It's hold-your-breath time once again. The July employment numbers come out Friday morning at 5:30 - in particular the number of jobs added during the month - and the political and financial stakes are enormous. This is always an important moment on the economic calendar, but the data will be getting a lot more attention because of the November election, and how it reflects the overall employment picture. Except there's a problem: The numbers might not be all that reliable. See, July is when the government makes the largest adjustments to its job figures in order to account for fluctuations like auto plants being shut down or teachers going on summer break.
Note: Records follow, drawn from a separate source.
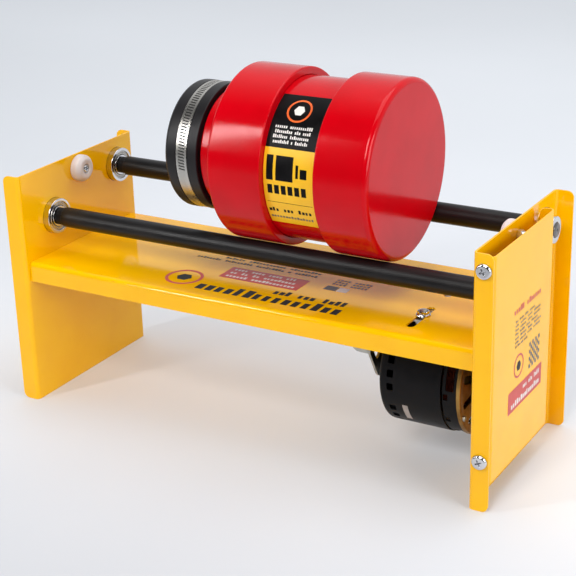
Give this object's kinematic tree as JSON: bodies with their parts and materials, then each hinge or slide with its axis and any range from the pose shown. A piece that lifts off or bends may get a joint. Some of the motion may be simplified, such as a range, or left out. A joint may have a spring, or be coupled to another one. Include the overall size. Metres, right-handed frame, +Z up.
{
  "type": "rotary rock tumbler",
  "caption": "Rotary rock tumbler: folded steel frame, two rubber-covered shafts driven by a belt and motor, and a capped round barrel that lies across the shafts.",
  "frame": {"origin": "on the surface it stands on, at the centre of the overall box", "axes": "+X along the shafts towards the belt drive, +Y towards the rear, where the idler shaft is, +Z up"},
  "size_m": [0.5764, 0.2146, 0.3951],
  "materials": {
    "frame_paint": "glossy yellow powder coat",
    "barrel_plastic": "glossy red",
    "rubber": "satin black",
    "chrome": "bright plated",
    "steel": "turned",
    "stainless": "rolled strip",
    "zinc_plate": "bright zinc plate",
    "nylon": "natural nylon",
    "motor_paint": "semi-gloss black",
    "yellow_zinc": "yellow zinc plate",
    "copper_wire": "varnished copper wire",
    "laminated_iron": "stacked sheet edges",
    "cast_iron": "cast and turned",
    "fan_plastic": "moulded black"
  },
  "bodies": {
    "frame": {"left_end_plate": "frame_paint", "right_end_plate": "frame_paint", "shelf": "frame_paint", "shelf_bolt_left_front": "steel", "shelf_bolt_left_rear": "steel", "shelf_bolt_right_front": "steel", "shelf_bolt_right_rear": "steel", "belt_guard": "frame_paint", "guard_screw_upper": "chrome", "guard_screw_lower": "chrome", "guard_nut_upper": "steel", "guard_nut_lower": "steel", "drive_bearing_left_outer_ring": "chrome", "drive_bearing_right_outer_ring": "chrome", "idler_bearing_left_outer_ring": "chrome", "idler_bearing_right_outer_ring": "chrome", "bumper_screw_left": "chrome", "bumper_screw_right": "chrome", "bumper_nut_left": "chrome", "bumper_nut_right": "chrome", "drive_belt": "rubber"},
    "barrel": {"barrel_pipe": "barrel_plastic", "barrel_end_cap": "barrel_plastic", "barrel_reducer": "barrel_plastic", "barrel_neck": "barrel_plastic"},
    "lid": {"barrel_lid": "rubber", "clamp_band": "stainless", "clamp_housing": "stainless"},
    "clamp_worm": {"clamp_screw": "steel"},
    "drive_roller": {"drive_shaft": "steel", "drive_sleeve": "rubber", "drive_bearing_left_inner_ring": "chrome", "drive_bearing_right_inner_ring": "chrome", "drive_collar_left": "chrome", "drive_pulley": "cast_iron"},
    "idler_roller": {"idler_shaft": "steel", "idler_sleeve": "rubber", "idler_bearing_left_inner_ring": "chrome", "idler_bearing_right_inner_ring": "chrome", "idler_collar_left": "chrome", "idler_collar_right": "chrome"},
    "left_bumper": {"bumper_left": "nylon"},
    "right_bumper": {"bumper_right": "nylon"},
    "motor": {"motor_can": "motor_paint", "cord_grommet": "rubber", "motor_front_shell": "motor_paint", "motor_end_bell": "yellow_zinc", "motor_core": "laminated_iron", "motor_winding_left": "copper_wire", "motor_winding_right": "copper_wire", "motor_cradle": "zinc_plate", "motor_ring_left": "rubber", "motor_ring_right": "rubber", "motor_bolt_front": "steel", "motor_bolt_rear": "steel", "motor_nut_front": "chrome", "motor_nut_rear": "chrome"},
    "rotor": {"motor_rotor": "steel", "motor_fan": "fan_plastic", "motor_pulley": "cast_iron"}
  },
  "joints": [
    {"name": "barrel_spin", "type": "hinge", "parent": "frame", "child": "barrel", "pos_m": [0, -0.00511, 0.30256], "axis": [1, 0, 0], "continuous": true},
    {"name": "drive_spin", "type": "hinge", "parent": "frame", "child": "drive_roller", "pos_m": [0, -0.04705, 0.2075], "axis": [1, 0, 0], "continuous": true},
    {"name": "idler_spin", "type": "hinge", "parent": "frame", "child": "idler_roller", "pos_m": [0, 0.07365, 0.2348], "axis": [1, 0, 0], "continuous": true},
    {"name": "motor_slide", "type": "slide", "parent": "frame", "child": "motor", "axis": [0, 1, 0], "range_m": [-0.012, 0.003], "deforming": ["drive_belt"]},
    {"name": "motor_spin", "type": "hinge", "parent": "motor", "child": "rotor", "pos_m": [0, 0.00395, 0.094], "axis": [1, 0, 0], "continuous": true},
    {"name": "lid_pull", "type": "slide", "parent": "barrel", "child": "lid", "axis": [-1, 0, 0], "range_m": [0, 0.08]},
    {"name": "clamp_screw_turn", "type": "hinge", "parent": "lid", "child": "clamp_worm", "pos_m": [-0.07145, 0.05538, 0.26117], "axis": [0, 0.5646, 0.8253], "continuous": true},
    {"name": "bumper_left_spin", "type": "hinge", "parent": "frame", "child": "left_bumper", "pos_m": [-0.261, 0.00195, 0.25], "axis": [1, 0, 0], "continuous": true},
    {"name": "bumper_right_spin", "type": "hinge", "parent": "frame", "child": "right_bumper", "pos_m": [0.261, 0.00195, 0.25], "axis": [1, 0, 0], "continuous": true}
  ],
  "couplings": [
    {"joint": "drive_spin", "follows": "barrel_spin", "ratio": -8.3333},
    {"joint": "idler_spin", "follows": "barrel_spin", "ratio": -8.3333},
    {"joint": "motor_spin", "follows": "barrel_spin", "ratio": -22.835}
  ]
}
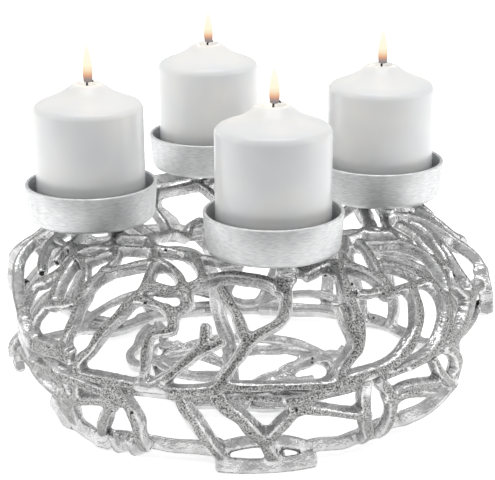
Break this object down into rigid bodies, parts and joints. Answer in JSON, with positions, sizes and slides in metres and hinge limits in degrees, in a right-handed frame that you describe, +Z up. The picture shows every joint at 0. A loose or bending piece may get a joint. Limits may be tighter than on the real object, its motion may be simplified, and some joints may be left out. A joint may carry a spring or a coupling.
{
  "type": "metal advent wreath",
  "caption": "Openwork ring of cast aluminium twigs with turned candle cups and white pillar candles, a table wreath that stands on its own foot ring",
  "frame": {"origin": "on the floor plane, under the middle of the ring", "axes": "+Z up out of the hole of the wreath, -Y towards the side with the thick foot plate and the front cup, +X to the right of that side"},
  "size_m": [0.3758, 0.365, 0.2564],
  "materials": {
    "cast_aluminium": "sand-cast, rough and faintly sparkling on the outer faces, smoother at the sides",
    "turned_aluminium": "turned and brushed round the cup",
    "wax": "smooth pearl white wax with a soft sheen",
    "wick": "charred cotton"
  },
  "bodies": {
    "root": {"dome_twigs_1": "cast_aluminium", "dome_twigs_2": "cast_aluminium", "dome_twigs_3": "cast_aluminium", "dome_twigs_4": "cast_aluminium", "dome_twigs_5": "cast_aluminium", "dome_twigs_6": "cast_aluminium", "dome_twigs_7": "cast_aluminium", "dome_twigs_8": "cast_aluminium", "skirt_twigs_1": "cast_aluminium", "skirt_twigs_2": "cast_aluminium", "skirt_twigs_3": "cast_aluminium", "skirt_twigs_4": "cast_aluminium", "skirt_twigs_5": "cast_aluminium", "skirt_twigs_6": "cast_aluminium", "skirt_twigs_7": "cast_aluminium", "skirt_twigs_8": "cast_aluminium", "hole_twigs_1": "cast_aluminium", "hole_twigs_2": "cast_aluminium", "hole_twigs_3": "cast_aluminium", "hole_twigs_4": "cast_aluminium", "hole_twigs_5": "cast_aluminium", "hole_twigs_6": "cast_aluminium", "hole_twigs_7": "cast_aluminium", "hole_twigs_8": "cast_aluminium", "candle_cup_1": "turned_aluminium", "candle_1": "wax", "wick_1": "wick", "candle_cup_2": "turned_aluminium", "candle_2": "wax", "wick_2": "wick", "candle_cup_3": "turned_aluminium", "candle_3": "wax", "wick_3": "wick", "candle_cup_4": "turned_aluminium", "candle_4": "wax", "wick_4": "wick"}
  },
  "joints": []
}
There's nothing nefarious about these so-called seasonal adjustments - it's an important consideration in determining the health of the economy. But when the adjustments are so large they run the risk of distorting the bottom-line results. From NYT reporter Binyamin Applebaum:
Last year, for example, the [Bureau of Labor Statistics] estimated that payrolls declined by 1.3 million jobs in July, but it reported a seasonally adjusted increase of 96,000 jobs. That places a huge premium on the accuracy of the adjustment: A 5 percent error in the adjustment would have shifted the reported total last July by two-thirds. And even in the best of times, the bureau's estimates are rarely that accurate. The government has estimated an average change of 149,700 jobs in the last 10 July jobs reports, but it has since revised those estimates by an average of 92,900 jobs per year. In other words, the initial estimate is generally off by about 62 percent. In three of those 10 years -- 2002, 2003 and 2007 -- the agency wasn't even correct about whether the economy gained or lost jobs.
Bottom line is that a lot of attitudes are going to be influenced by numbers that might not be anywhere close to accurate. Keep that in mind when the know-it-alls start analyzing Friday morning.